SCB, Liverpool FC’s shirt sponsor, also facilitated 73 transactions for a Gambian front company owned by a major Hezbollah financier, Mohammad Ibrahim Bazzi, the documents allege.

Image source, Getty Images

Image caption, Standard Chartered is the main shirt sponsor of Liverpool FC

Daniel Alter, a former general counsel at the New York Department of Financial Services, which first prosecuted SCB for sanctions violations, called the new revelations “shocking” and “exponentially worse” than the bank admitted in 2012.

“This shows a terrifying connection not only to commercial entities, but also to terrorist organizations, terrorist front companies for organizations like Hamas, Hezbollah, Al-Qaeda, the Taliban – things that are a regulator’s nightmare – and we didn’t know that : it was never disclosed to us. And that was not reflected in the data we had,” Alter told the BBC. “It’s a completely different story.”
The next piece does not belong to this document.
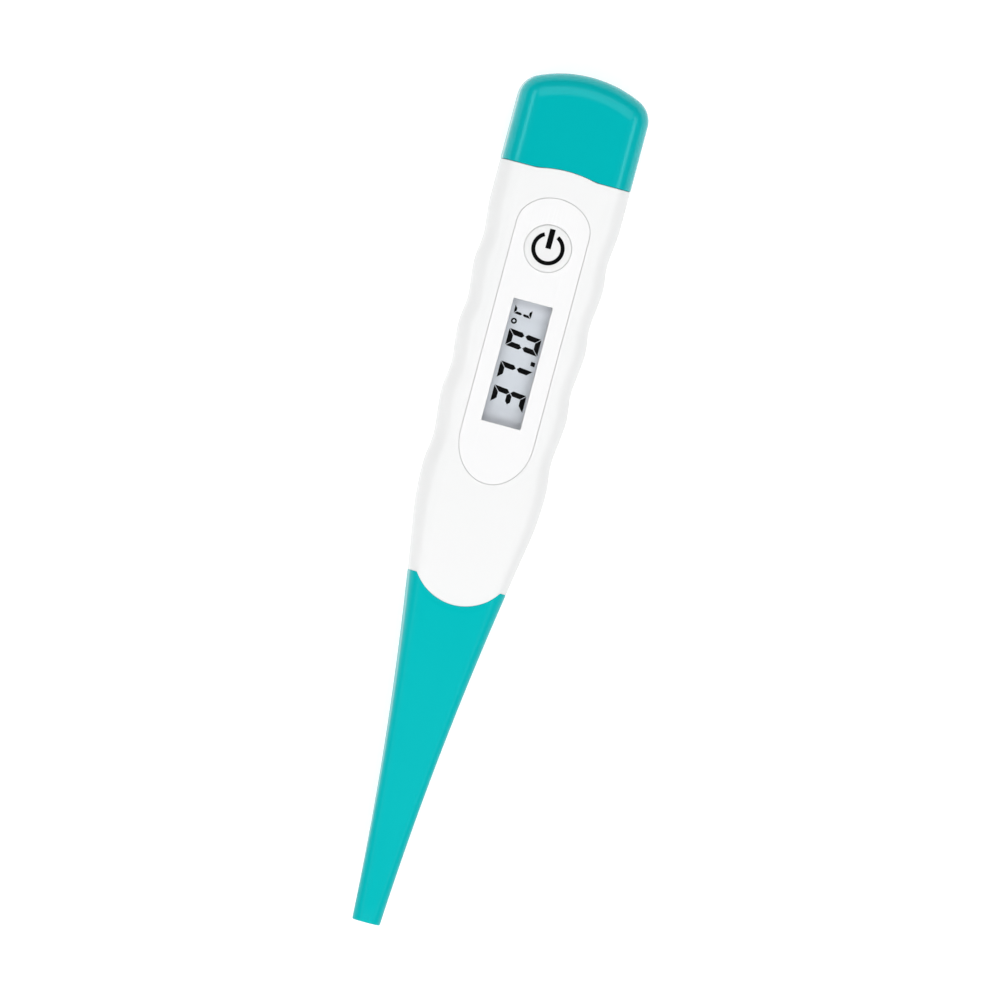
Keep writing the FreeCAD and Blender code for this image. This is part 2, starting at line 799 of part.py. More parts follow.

Headquartered in London, SCB primarily serves customers in Africa, the Middle East and Asia.

When Mr Osborne secretly intervened on behalf of the bank, it risked criminal prosecution for money laundering by the US Department of Justice.

On September 10, 2012, Mr Osborne wrote a letter to Ben Bernanke, then chairman of the US central bank, the Federal Reserve, and to US President Barack Obama’s then Treasury Secretary, Tim Geithner. He met them the following month.

Two months later, the bank was fined $300 million but escaped prosecution with a deferred prosecution agreement (DPA), a form of probation for corporations. No individual bank manager was prosecuted.

The same month, Mr Knight approached US authorities with evidence that the bank’s misconduct was far worse than it admitted and continued beyond 2007.

In 2019, the SCB agreed a further DPA covering transactions between 2007 and 2011 and was fined a further $1.1 billion.

‘meritless’

Both the FBI and the US Department of Justice declined to comment. Neither Lord Cameron nor Mr Osborne commented on the report.

SCB said it is “confident that the courts will dismiss these claims.” It said US authorities had previously concluded that the whistleblowers’ claims were “meritless” and “did not demonstrate any violation of US sanctions”.

But the whistleblowers allege that US authorities “committed a colossal fraud on this court by falsely denying” that the whistleblowers had presented “previously unknown, damning evidence.”